» SUPPLIED MATERIAL
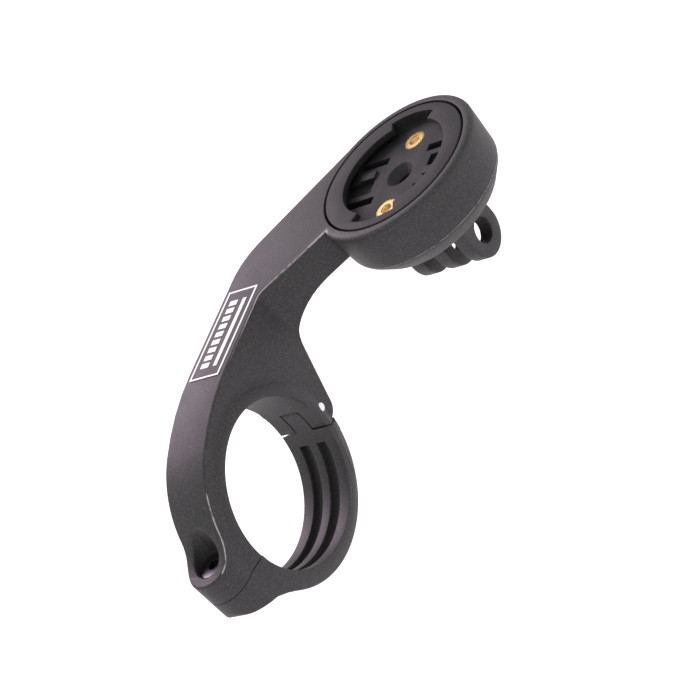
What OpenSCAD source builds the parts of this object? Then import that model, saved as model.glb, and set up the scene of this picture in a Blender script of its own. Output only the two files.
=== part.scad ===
// Handlebar mount for a bicycle computer: a hinged clamp ring, an arm that bends
// inwards to a round head, a quarter-turn socket and a three-finger adapter.
// Origin: centre of the handlebar bore. +X forward, +Y along the bar, +Z up.

/* [Handlebar clamp] */
// Diameter of the handlebar that the clamp holds
bar_d = 31.8; // [31.6:0.1:32]
// Width of the clamp ring, along the bar
clamp_w = 11.7; // [11.3:0.1:12.5]
// Width of the arm, between its two side faces
arm_w = 10; // [9.6:0.1:10.6]
// Outer radius of the upper jaw
jaw_r = 20.4; // [20.2:0.1:20.8]
// Outer radius of the lower band
band_r = 19.4; // [19.2:0.1:19.6]
// Gap at the split between the jaw and the band
split_gap = 0.14; // [0.1:0.02:0.3]

/* [Hinge] */
// Distance of the hinge pin in front of the bore's centre
pin_x = 18.3; // [18:0.1:18.6]
// Height of the hinge pin
pin_z = -0.7; // [-1:0.1:-0.4]
// Diameter of the hinge pin
pin_d = 1.7; // [1.5:0.1:1.9]
// Radius of the two ears on the jaw
ear_r = 3.45; // [3.3:0.05:3.6]
// Width of the band's tongue between the ears
tongue_w = 4; // [3.5:0.1:4.5]

/* [Clamp bolt] */
// Distance of the bolt's axis behind the bore's centre
bolt_x = -20.4; // [-20.7:0.1:-20.2]
// Height of the seat under the bolt's washer
seat_z = 2; // [1.9:0.1:2.4]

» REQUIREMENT
Exactly repeat the lines running from the top of the listing to the line bearing "bar, +Z up.", both of those lines included, and only them.

» FINISHED ANSWER
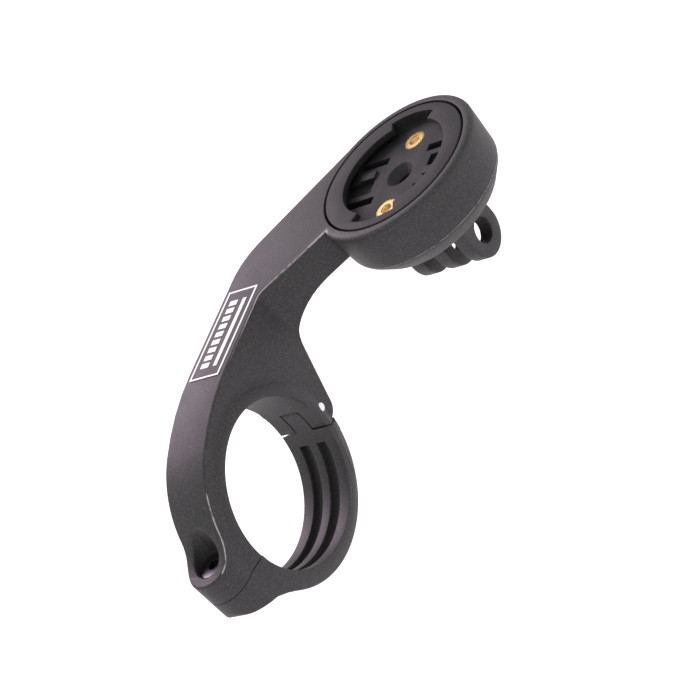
What OpenSCAD source builds the parts of this object? Then import that model, saved as model.glb, and set up the scene of this picture in a Blender script of its own. Output only the two files.
=== part.scad ===
// Handlebar mount for a bicycle computer: a hinged clamp ring, an arm that bends
// inwards to a round head, a quarter-turn socket and a three-finger adapter.
// Origin: centre of the handlebar bore. +X forward, +Y along the bar, +Z up.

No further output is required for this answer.